The Company like any other Company is exposed to specific risks that are particular to its business and the environment within which it operates. The Company is exposed to the market risk (including liquidity risk) and also the factors that are associated with capital market, which inter alia includes economic/business cycle, fluctuations in the stock prices in the market, besides the interest rate volatility and credit risk.

Risk Management Policy

The Company has implemented a systematic process to assist in the identification, assessment, treatment and monitoring of risks which provides the necessary tools and resources to management and staff to support the effective management of risks. The Company is primarily engaged in investment in Securities viz. Equity Shares, Preference Shares, Mutual Funds etc. which involves macroeconomic risks, investee company specific risks, market wide liquidity risks and execution risks relating to the Company / its intermediaries.

(a) The macroeconomic risks, investee company specific risks are covered by investment decisions based on third party research and internal assessment.

(b) Market wide risks are assessed and managed by investment timing decisions.

(c) The execution risk is managed by dealing with reputed intermediaries and through own back office discipline re accounting and follow up of trades.

(d) All investment decisions are made after distinguishing among alternative courses of action with identification of expected risks. The Company also faces credit default risks, concentration risk and industry specific risk while making Inter corporate loans to other body corporate. The Company performs the credit check on the prospective borrower considering various factors relating to the loan such as loan purpose, credit rating, and loan-to-value ratio and estimates the effect on yield (credit spread). The Company mitigates the concentration risk, industry specific risks by diversifying the borrower pool relating to different industries. The Company periodically monitors and reviews the financial condition, credit rating, debt to equity ratio to minimize the credit default risks associated with the borrowers. The Company has established Internal Financial Control Systems to provide reasonable assurance regarding safeguarding of assets, maintenance of proper accounting records and the reliability of financial reporting.

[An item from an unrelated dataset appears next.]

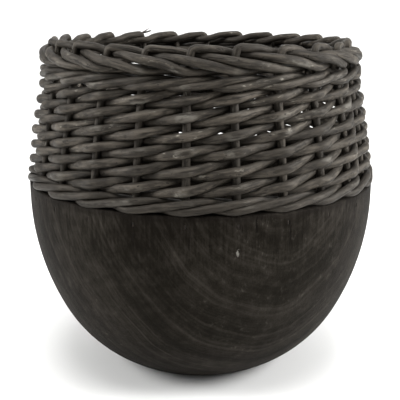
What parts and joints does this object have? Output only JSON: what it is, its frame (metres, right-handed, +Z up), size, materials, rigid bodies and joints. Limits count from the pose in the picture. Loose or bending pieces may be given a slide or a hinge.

The Company controls the operational risks associated with its business activities by way of prescribing / amending processes, imposing controls and defining roles and responsibilities. The Company assesses the effectiveness of its risk management plan through structured continuous improvement processes to ensure risks and controls are continually monitored and reviewed.

6) INTERNAL CONTROL SYSTEMS AND THEIR ADEQUACY

The Company has put in place an effective internal control system to synchronise its business processes, operations, financial reporting, fraud control, and compliance with extant regulatory guidelines and compliance parameters. Strict internal control and systems are devised as a depiction of the principles of the highest standards of governance. The Company ensures that a standard and effective internal control framework operates throughout the organisation, providing assurance about safekeeping of the assets and execution of transactions as per the authorisation in compliance with the internal control policies of the Company.

The Audit Committee of the Board of Directors actively reviews the adequacy & effectiveness of the internal control system at periodic intervals in close coordination with the Internal Auditors. Internal Audits are also carried out to review the adequacy of the internal control systems, compliance with policies and procedures.

7) FINANCIAL PERFORMANCE

a) Share Capital: The Companys Issued and Subscribed Share Capital consists of Equity Share Capital only. The Paid-up Share Capital of the Company as at 31st March, 2023 stood at Rs. 11,06,27,310/- comprising of 11062731 Equity Shares of Rs.10/- each.

b) Financial Assets and Non-Financial Assets: The Financial Assets and Non-Financial Assets for the year under review stood at Rs. 239.82 Lakhs and Rs. 74.75 Lakhs respectively as against Rs. 224.35 Lakhs and Rs. 70.77 Lakhs for the previous year.

c) Financial Liabilities and Non-Financial Liabilities: During the year under review, the Financial Liabilities and Non-Financial Liabilities stood at Rs. 13.42 Lakhs and Rs. 52.62 Lakhs respectively as against Rs. 16.40 Lakhs and Rs. 50.32 Lakhs during the previous year.

d) Key Financial Ratios:

Ratio Numerator Denomi- nator 31st March, 2023 31st March, 2022 % Vari- ance

Reasons for change in ratio by more than 25% as compared to the previous year

Capital to risk-weighted assets ratio (CRAR) Tier I Capital + Tier II Capital Total risk weighted assets 187.70% 198.99% -5.67% NA
Tier I CRAR Tier I Capital Total risk weighted assets 157.52% 165.16% -4.63% NA
Tier II CRAR Tier II Capital Total risk weighted assets 30.18% 33.83% -10.79% Change in ratio, due to decrease in Tier II capital
Liquidity Coverage Ratio* NA NA NA NA NA NA
Return on Net Worth Net Profit before Tax Total Sharehold- er Equity 1.89 1.80 NA NA

* The Company is a non-deposit taking/accepting Non-Banking Financial Company and asset size of the Company is less than Rs. 100 crores, so Liquidity Coverage ratio is not applicable to the Company.

8) HUMAN RESOURCES

The Company has adequate human resources which is commensurate with the current volume of activity and is reviewed by the management periodically and the Company would induct competent personnel on increase / expansion of the activity.

9) CAUTIONARY STATEMENT

Statements in this "Managements Discussion and Analysis" describing the Companys objectives, projections, estimates, expectations or predictions may be "forward looking statements" within the meaning of applicable Securities Laws and Regulations. Actual results could differ materially from those expressed or implied. Important factors that could make a difference to the Companys operations include interest rates and changes in the Government regulations, tax regimes, economic developments and other factors such as litigation etc.